#### Data shown
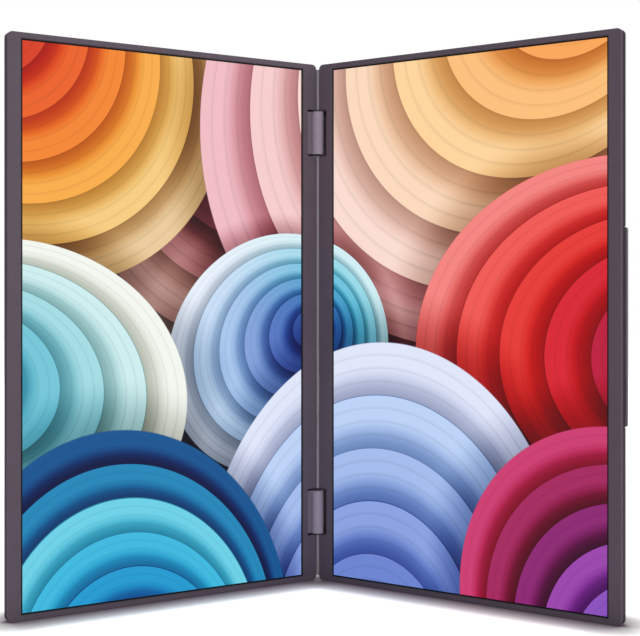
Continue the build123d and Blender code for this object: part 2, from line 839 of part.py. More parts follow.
def usb_c_port(number, u):
    """A small oval socket: its shell, back wall and tongue."""
    mouth = height - port_proud_gap
    spot = (u, port_y)
    with BuildPart() as port:
        with BuildSketch(level(right, mouth)):
            with Locations(spot):
                SlotOverall(usb_w, usb_h)
        extrude(amount=-usb_len)
        with BuildSketch(level(right, mouth)):
            with Locations(spot):
                SlotOverall(usb_w - 2 * shell_t, usb_h - 2 * shell_t)
        extrude(amount=shell_t - usb_len, mode=Mode.SUBTRACT)
        with BuildSketch(level(right, mouth - usb_len)):
            with Locations(spot):
                Rectangle(usb_tongue_w, usb_tongue_t)
        extrude(amount=shell_t + usb_tongue_len)
    finish(port, f"usb_c_port_{number}")


def hdmi_outline(spare):
    """Draws the stepped outline of the small picture socket, this much larger all round."""
    half_w = hdmi_w / 2 + spare
    half_h = hdmi_h / 2 + spare
    half_foot = hdmi_foot_w / 2 + spare
    with Locations((hdmi_u, port_y)):
        Polygon(
            (-half_w, -half_h),
            (half_w, -half_h),
            (half_w, half_h - hdmi_step),
            (half_foot, half_h),
            (-half_foot, half_h),
            (-half_w, half_h - hdmi_step),
        )


def mini_hdmi_port():
    """The small picture socket: its shell, back wall and tongue."""
    mouth = height - port_proud_gap
    with BuildPart() as port:
        with BuildSketch(level(right, mouth)):
            hdmi_outline(0)
        extrude(amount=-hdmi_len)
        with BuildSketch(level(right, mouth)):
            hdmi_outline(-shell_t)
        extrude(amount=shell_t - hdmi_len, mode=Mode.SUBTRACT)
        with BuildSketch(level(right, mouth - hdmi_len)):
            with Locations((hdmi_u, port_y)):
                Rectangle(hdmi_tongue_w, hdmi_tongue_t)
        extrude(amount=shell_t + hdmi_tongue_len)
    finish(port, "mini_hdmi_port")


def key_switches():
    """The three switches on the main board's edge, each with its plunger."""
    body_z1 = main_area.z1 - switch_inset
    plunger_y = main_front - switch_h / 2 + axis_rise
    with BuildPart() as switches:
        for u in key_u.values():
            with BuildSketch(face(right, main_front)):
                patch(right, Area(u - switch_w / 2, u + switch_w / 2, body_z1 - switch_len, body_z1))
            extrude(amount=switch_h)
            with BuildSketch(level(right, body_z1)):
                with Locations((u, plunger_y)):
                    Rectangle(plunger_w, plunger_h)
            extrude(amount=plunger_len)
    finish(switches, "key_switches")


def edge_key(name, u):
    """A key: a cap through the cover's end, a flange inside it and a stem over its switch."""
    flange_top = height - wall_t - slide_gap
    stem_end = main_area.z1 - switch_inset + plunger_len + key_travel + running_gap
    with BuildPart() as key:
        with BuildSketch(level(right, flange_top)):
            with Locations((u, key_y)):
                SlotOverall(key_w, key_h)
        extrude(amount=height + key_proud - flange_top)
        fillet(key.faces().sort_by(Axis.Z)[-1].edges(), key_edge_r)
        with BuildSketch(level(right, flange_top)):
            with Locations((u, key_y)):
                Rectangle(key_w + 2 * key_flange_margin, key_h + 2 * key_flange_margin)
        extrude(amount=-key_flange_t)
        with BuildSketch(level(right, stem_end)):
            with Locations((u, main_front - switch_h / 2 + axis_rise)):
                Rectangle(key_stem_w, plunger_h)
        extrude(amount=flange_top - key_flange_t - stem_end)
    finish(key, name)


def kickstand_plate():
    """The stand: a flat plate with a barrel along its pivot edge."""
    low = mid_z - stand_half
    plate_area = Area(stand_u, stand_end, low, mid_z + stand_half)
    with BuildPart() as plate:
        with BuildSketch(face(right, stand_front)) as outline:
            patch(right, plate_area)
            fillet(outline.vertices().sort_by(Axis.X)[-2:], stand_corner_r)
        extrude(amount=-stand_t)
        ahead = Axis(face(right, 0).origin, face(right, 0).z_dir)
        fillet(plate.faces().sort_by(ahead)[0].edges(), stand_edge_r)
        with BuildSketch(level(right, low)):
            with Locations((stand_u, pivot_y)):
                Circle(pivot_barrel_r)
        extrude(amount=stand_len)
        for end in (-1, 1):
            with BuildSketch(level(right, mid_z + end * stand_half)):
                with Locations((stand_u, pivot_y)):
                    Circle(pivot_pin_r)
            extrude(amount=-end * pivot_pin_bite, mode=Mode.SUBTRACT)
    finish(plate, "kickstand_plate")


def kickstand_foot():
    """The rubber strip along the inner side of the stand's free edge."""
    outer = stand_end - stand_foot_inset
    half = stand_foot_len / 2
    with BuildPart() as strip:
        with BuildSketch(face(right, stand_front)):
            patch(right, Area(outer - stand_foot_w, outer, mid_z - half, mid_z + half), stand_foot_corner_r)
        extrude(amount=stand_foot_t)
    finish(strip, "kickstand_foot")


def kickstand_pins():
    """The two pins, fast in the stand, that it turns on."""
    with BuildPart() as pins:
        for end in (-1, 1):
            with BuildSketch(level(right, mid_z + end * (stand_half - pivot_pin_bite))):
                with Locations((stand_u, pivot_y)):
                    Circle(pivot_pin_r)
            extrude(amount=end * (pivot_pin_bite + stand_end_gap + pivot_bush_len))
    finish(pins, "kickstand_pins")


def kickstand_bushes():
    """The two bushes in the cover that the stand's pins turn in."""
    with BuildPart() as bushes:
        for end in (-1, 1):
            with BuildSketch(level(right, mid_z + end * pocket_half)):
                with Locations((stand_u, pivot_y)):
                    Circle(pivot_bush_r)
                    Circle(pivot_pin_r + running_gap, mode=Mode.SUBTRACT)
            extrude(amount=end * pivot_bush_len)
    finish(bushes, "kickstand_bushes")


for panel_side in (left, right):
    back_cover(panel_side)
    front_bezel(panel_side)
    bezel_tape(panel_side)
    display_layer(panel_side, "front_polariser", polariser, bezel_t, polariser_t)
    display_layer(panel_side, "colour_filter_glass", cell, filter_depth, filter_glass_t)
    display_layer(panel_side, "tft_glass", rear_glass, tft_depth, tft_glass_t)
    display_layer(panel_side, "optical_films", cell, films_depth, films_t)
    display_layer(panel_side, "light_guide", cell, guide_depth, guide_t)
    display_layer(panel_side, "reflector_sheet", rear_glass, reflector_depth, reflector_t)
    display_layer(panel_side, "led_bar", led_bar, guide_depth, guide_t)
    lcd_tray(panel_side)
    driver_board(panel_side)
    driver_flexes(panel_side)
    rear_feet(panel_side)
    hinge_screws(panel_side)

for place, middle_z in (("lower", lower_hinge_z), ("upper", upper_hinge_z)):
    hinge_knuckle("hinge_knuckle_" + place, middle_z, place == "upper")
    hinge_bushes("hinge_bushes_" + place, middle_z)
    hinge_bracket("hinge_bracket_" + place, middle_z)
    hinge_pins("hinge_pins_" + place, middle_z, place == "upper")

fold_strip()
link_cable_left()
link_cable_right()
display_ribbon()
main_board()
main_board_screws()
for port_number, port_u in enumerate(usb_u, 1):
    usb_c_port(port_number, port_u)
mini_hdmi_port()
key_switches()
for key_name, key_middle in key_u.items():
    edge_key(key_name, key_middle)
kickstand_plate()
kickstand_foot()
kickstand_pins()
kickstand_bushes()
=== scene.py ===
"""Dresses a dual portable monitor: casing, pictures, hinges, boards, stand and rubber feet."""

import json
from math import acos, cos, pi, radians, sin

import bmesh
import bpy
from mathutils import Matrix, Vector


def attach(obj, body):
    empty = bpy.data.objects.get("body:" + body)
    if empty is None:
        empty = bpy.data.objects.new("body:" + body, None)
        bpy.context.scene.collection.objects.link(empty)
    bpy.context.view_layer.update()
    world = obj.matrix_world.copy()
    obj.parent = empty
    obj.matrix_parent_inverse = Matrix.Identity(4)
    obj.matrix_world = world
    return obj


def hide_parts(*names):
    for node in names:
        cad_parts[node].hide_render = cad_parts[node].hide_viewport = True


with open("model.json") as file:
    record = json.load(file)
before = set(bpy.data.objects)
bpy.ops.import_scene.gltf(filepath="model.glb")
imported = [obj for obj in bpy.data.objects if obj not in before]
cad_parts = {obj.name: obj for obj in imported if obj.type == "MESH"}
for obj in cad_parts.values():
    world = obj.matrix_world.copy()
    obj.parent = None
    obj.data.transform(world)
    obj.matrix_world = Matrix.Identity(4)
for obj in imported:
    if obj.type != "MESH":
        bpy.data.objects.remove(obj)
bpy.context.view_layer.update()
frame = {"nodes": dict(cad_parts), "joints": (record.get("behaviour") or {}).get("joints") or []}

bl_info = {
    "name": "Dual Portable Monitor",
    "version": (1, 0, 0),
    "blender": (4, 5, 0),
    "location": "3D View > Sidebar > Monitor",
    "description": "Finishes and small pieces for a folding pair of portable screens",
    "category": "Object",
}

# Metres. On a panel, u runs outwards from the fold axis, z up, and depth back from the bezel's face.
MM = 0.001
LEFT, RIGHT = -1, 1
SIDE_NAME = {LEFT: "left", RIGHT: "right"}
FOLD_AXIS = Vector(frame["joints"][0]["pos_m"])
FOLD_ANGLE = 115.3  # degrees between the two pictures
TILT = radians((180 - FOLD_ANGLE) / 2)  # each panel's turn from facing straight ahead
AXIS_RISE = 0.4 * MM  # the fold axis lies this far in front of the bezels
EDGE_GAP = 0.65 * MM  # from the fold axis to a panel's inner side
REACH = 215.2 * MM  # from the fold axis to its outer side
HEIGHT = 353.6 * MM
PANEL_DEPTH = 8.0 * MM
PICTURE = (12.3 * MM, 205.9 * MM, 4.7 * MM, 348.9 * MM)  # u from and to, z from and to
PICTURE_DEPTH = 1.0 * MM  # of the front polariser's face
WINDOW_EDGE = 1.4 * MM  # from the picture to the front edge of the bezel's chamfer
WEB_START = 4.1 * MM  # from the fold axis to the line where a hinge's web leaves its barrel
HINGE_INSET = 47 * MM  # from a panel's end to the middle of a hinge
NOTCH_HALF = 15.95 * MM  # from there to the end of the fold strip
NOTCH_INSIDE = (1.2 * MM, 7.1 * MM)  # u from and to, between the walls of a notch in the back cover
NOTCH_DEEP = 7.9 * MM  # from the fold axis back to just past the notch's floor
STRIP_END = 3.5 * MM  # from a panel's end to the end of the fold strip
STRIP_TAIL_END = 2.6 * MM  # depth of the fold strip's tail
SOCKET_DEPTH = 5.68 * MM  # from the fold axis back to the middle of the sockets
STAND_LIP = 1.3 * MM  # the stand goes this far past the right panel's outer side
STAND_FRONT = 6.5 * MM  # depth of the stand's front face, which carries the rubber strip
RUBBER_INSET = 4 * MM  # from the stand's free edge to the rubber strip
RUBBER_WIDTH = 7 * MM
RUBBER_LENGTH = 96 * MM
RUBBER_CORNER = 2 * MM


# Colours, coordinates and small helpers


def linear(code):
    """An sRGB hex code as a linear colour with alpha."""
    channels = [int(code[i:i + 2], 16) / 255 for i in (0, 2, 4)]
    return tuple(c / 12.92 if c <= 0.04045 else ((c + 0.055) / 1.055) ** 2.4 for c in channels) + (1.0,)


def toned(colour, factor):
    """A lighter or darker tone of a colour."""
    return tuple(min(1.0, c * factor) for c in colour[:3]) + (1.0,)


def panel_turn(side):
    """How far a panel is turned about the vertical."""
    return -side * TILT


def panel_place(side):
    """The matrix from a panel's own axes, side * u, depth + rise and z, to the world."""
    return Matrix.Translation(FOLD_AXIS) @ Matrix.Rotation(panel_turn(side), 4, "Z")


def feed(tree, node, links):
    """Links what each socket of a node takes. A source is a socket, or a node for its first output."""
    for socket, source in links.items():
        if isinstance(source, bpy.types.Node):
            source = source.outputs[0]
        tree.links.new(source, node.inputs[socket])


def hold(node, values):
    """Sets constants on a node's own sockets."""
    for socket, value in values.items():
        node.inputs[socket].default_value = value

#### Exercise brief
Go through the material above and count the lines that include "imported". Give the number alone.

#### Full solution
3